= Charles Oswald Miles =

Anglican priest (1850–1898)

Charles Oswald Miles (30 May 1850 – 11 August 1898) was an Anglican priest.

==Early life==

Miles was educated at Marlborough College and Trinity College, Oxford where he took an MA in Classics in 1875. He also attended Cuddesdon College in their fourth term of 1873 and terms one to three of 1874 where he trained for the priesthood.

==England==
Miles was ordained deacon on 20 September 1874 by John Fielder Mackarness, Bishop of Oxford, and was curate of Banbury (1874–1876). He was ordained a priest, also by the Bishop of Oxford, on 19 September 1875 and became curate of Buckingham (1876–1877). He then sought opportunities abroad and sailed for South Africa in 1877.

==South Africa==
Bishop Allan Becher Webb established the St Cyprian's Theological College in a building in St George's Street, Bloemfontein, in 1876, in the hopes of addressing some the needs of the still new, isolated, poor and sparsely populated Diocese of Bloemfontein. It opened in 1877, with Bishop Webb himself, Archdeacon Davis Croghan, the Revd K. Champernowne, and the Revd William Thomas Gaul as lecturers. Miles was recruited due to his Cuddesden connections to serve here as Theological Tutor and was Warden of the College from 1877–1882. "Native" students were tutored by the Revd William Crisp. The College was not, however, a success and served latterly only as a boarding house until that closed in 1883.

Whilst at the college, Miles also served as rector of St Cyprian's Church in Kimberley from 1881–1882.

Miles also served from 1880 to 1882 as a canon and the chancellor of the Anglican Diocese of the Free State under Bishop Webb.

Upon leaving South Africa, Miles left a considerable library of books which went to form part of the diocesan library in Bloemfontein.

==Return to England==
Afterwards he returned to England, where he had to start his ordained ministry as a curate at St Margaret of Antioch's Church, Barley, Hertfordshire, from 1882 to 1884, then becoming Vicar of St Mary's Shirehampton from 1884 to 1888 before moving to be Vicar of Almondsbury in 1888.

==Family==
Miles was the son of the Reverend Robert Miles (1818–1883), the rector of Bingham in Nottinghamshire, and grandson of Philip John Miles (1773–1845) by his second marriage to Clarissa Peach (1790–1868). Philip John Miles was an English landowner, banker, merchant, politician and collector, who was elected MP for Bristol from 1835 – 1837 having earlier been elected for Westbury from 1820 – 1826 and Corfe Castle from 1829 – 1832. Charles Miles was therefore brother of Frank Miles and of Robert Miles, cousin of Philip Napier Miles and half-cousin of Sir Philip Miles, 2nd Baronet. He cared for his brother, Frank, during his final four years at Brislington Asylum and was Administrator to Frank's estate after his death. Miles bequeathed £3,600 13s 8d (£3million in 2008 terms) to his wife when he died in 1898, by comparison his cousin, Sir Cecil Miles, 3rd Baronet, left £171,591 17s 4d (£145million in 2008 terms) in the same year.
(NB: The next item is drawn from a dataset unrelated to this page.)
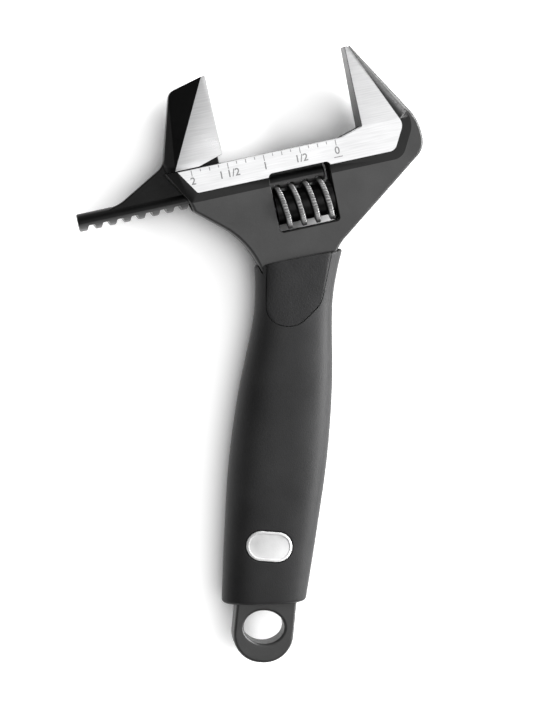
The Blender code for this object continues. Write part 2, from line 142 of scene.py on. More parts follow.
def fillet(radius, steps=4):
    """(inset, drop below the face) pairs of a rounded edge, from the side up to the face."""
    angles = [math.pi / 2 * k / steps for k in range(steps + 1)]
    return [(radius * (1 - math.cos(a)), radius * (1 - math.sin(a))) for a in angles]


# ---------------------------------------------------------------- solids

def new_object(name, bm):
    """An object in the scene from a bmesh, with its faces pointing out."""
    bmesh.ops.remove_doubles(bm, verts=bm.verts, dist=1e-4)
    bmesh.ops.recalc_face_normals(bm, faces=bm.faces)
    mesh = bpy.data.meshes.new(name)
    bm.to_mesh(mesh)
    bm.free()
    obj = bpy.data.objects.new(name, mesh)
    bpy.context.scene.collection.objects.link(obj)
    return obj


def loft(name, rings):
    """A closed solid through rings of equally many 3-D points, capped at both ends."""
    bm = bmesh.new()
    layers = [[bm.verts.new(point) for point in ring] for ring in rings]
    bm.faces.new(layers[0])
    bm.faces.new(reversed(layers[-1]))
    for lower, upper in zip(layers, layers[1:]):
        for i in range(len(lower)):
            j = (i + 1) % len(lower)
            bm.faces.new((lower[i], lower[j], upper[j], upper[i]))
    return new_object(name, bm)


def flat_rings(outlines_and_heights):
    """Rings for loft from flat outlines, each at its height."""
    return [[(p.x, p.y, z) for p in outline] for outline, z in outlines_and_heights]


def prism(name, outline, half):
    """An outline extruded to both sides of the middle plane."""
    return loft(name, flat_rings([(outline, -half), (outline, half)]))


def plate(name, outline, half, radius):
    """A prism whose long edges are rounded."""
    edge = fillet(radius)
    levels = [(inset(outline, d), drop - half) for d, drop in reversed(edge)]
    levels += [(inset(outline, d), half - drop) for d, drop in edge]
    return loft(name, flat_rings(levels))


def flared(name, outline, half, radius, reach=6):
    """A cutter through a plate that leaves the edges of its opening rounded."""
    edge = fillet(radius)
    levels = [(inset(outline, -edge[-1][0]), -half - reach)]
    levels += [(inset(outline, -d), drop - half) for d, drop in reversed(edge)]
    levels += [(inset(outline, -d), half - drop) for d, drop in edge]
    levels += [(inset(outline, -edge[-1][0]), half + reach)]
    return loft(name, flat_rings(levels))


def turned(name, stations, y, sides=64):
    """A round solid along X at a height y, through stations (x, radius)."""
    rings = []
    for x, radius in stations:
        angles = [2 * math.pi * k / sides for k in range(sides)]
        rings.append([(x, y + radius * math.cos(a), radius * math.sin(a)) for a in angles])
    return loft(name, rings)


def hull(name, points):
    """The convex solid round some points."""
    bm = bmesh.new()
    for point in points:
        bm.verts.new(point)
    made = bmesh.ops.convex_hull(bm, input=bm.verts)
    loose = [item for item in made["geom_interior"] if isinstance(item, bmesh.types.BMVert)]
    bmesh.ops.delete(bm, geom=loose, context="VERTS")
    bmesh.ops.dissolve_limit(bm, angle_limit=0.002, verts=bm.verts, edges=bm.edges)
    return new_object(name, bm)


def keep_modifiers(obj):
    """Replace an object's mesh with what its modifiers make of it."""
    graph = bpy.context.evaluated_depsgraph_get()
    mesh = bpy.data.meshes.new_from_object(obj.evaluated_get(graph), depsgraph=graph)
    obj.modifiers.clear()
    obj.data = mesh


def combine(target, tool, operation):
    """Cut, join or intersect the target with a tool, which is used up."""
    modifier = target.modifiers.new(operation, "BOOLEAN")
    modifier.operation = operation
    modifier.object = tool
    modifier.solver = "EXACT"
    keep_modifiers(target)
    bpy.data.objects.remove(tool)


def soften(obj, width, segments=2, angle=28):
    """Round every edge sharper than an angle by a small width."""
    modifier = obj.modifiers.new("edges", "BEVEL")
    modifier.width = width
    modifier.segments = segments
    modifier.limit_method = "ANGLE"
    modifier.angle_limit = math.radians(angle)
    keep_modifiers(obj)


def thinning(y):
    """A jaw's thickness at a height, as a share of its root's."""
    return 1 - (1 - TIP_TAPER) * max(0.0, (y - JAW_ROOT) / (JAW_TOP - JAW_ROOT))


def taper_jaw(obj):
    """Thin a jaw evenly from its root, at the foot of the gripping face, to its tip."""
    bm = bmesh.new()
    bm.from_mesh(obj.data)
    everything = bm.verts[:] + bm.edges[:] + bm.faces[:]
    bmesh.ops.bisect_plane(bm, geom=everything, plane_co=(0, JAW_ROOT, 0), plane_no=(0, 1, 0))
    for vert in bm.verts:
        vert.co.z *= thinning(vert.co.y)
    bm.to_mesh(obj.data)
    bm.free()


# ---------------------------------------------------------------- forged body

def body_outline():
    """The forging's outline, anticlockwise; it overshoots the mouth, which is cut afterwards."""
    left_of_loop, right_of_loop, loop_bottom = -11.9, 9.5, -12.2
    return rounded([
        (0.8, JAW_TOP + 1, 0),
        (-2.0, JAW_TOP + 1, 0),
        (-2.0, 1.3, 0),
        (-9.0, FLOOR + 1, 0),
        (-71.4, FLOOR + 1, 0),
        (-64.6, -11.6, 1.5),
        (-63.3, -16.4, 1.5),
        (-40.0, -36.4, 29.0),
        (*handle_to_head(left_of_loop, loop_bottom), 10.2),
        (*handle_to_head(right_of_loop, loop_bottom), 10.2),
        (*handle_to_head(8.4, 112.0), 10.0),
        (-17.0, -38.4, 14.0),
        (FLANK, -11.5, 7.0),
        (FLANK, -1.8, 18.0),
    ], steps=18)


def mouth_cutter():
    """Everything between and above the jaws, flared a little at both faces."""
    outline = rounded([
        (FIXED_FACE, 0.3, 0.6),
        (FIXED_FACE, JAW_TOP, 0),
        (9, JAW_TOP, 0),
        (9, JAW_TOP + 8, 0),
        (-90, JAW_TOP + 8, 0),
        (-90, FLOOR, 0),
        (-8.5, FLOOR, 0),
    ], steps=6)
    return flared("mouth", outline, LAND_HALF, 0.22)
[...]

Miles and his wife, Fanny Jane Miles, had a son, Allen Oswald Miles (2nd Lt, 13th (Service) Bn (Forest of Dean)(Pioneers), Gloucestershire Regiment), who was killed in France on 30 June 1916, aged 27. He had been educated at Pembroke Lodge Preparatory School, Southbourne, Hants, Lancing College and Trinity College, Oxford where he took an M.A, becoming one of the masters at Pembroke Lodge. He had enlisted in December 1914 in the Royal Navy Volunteer Reserves.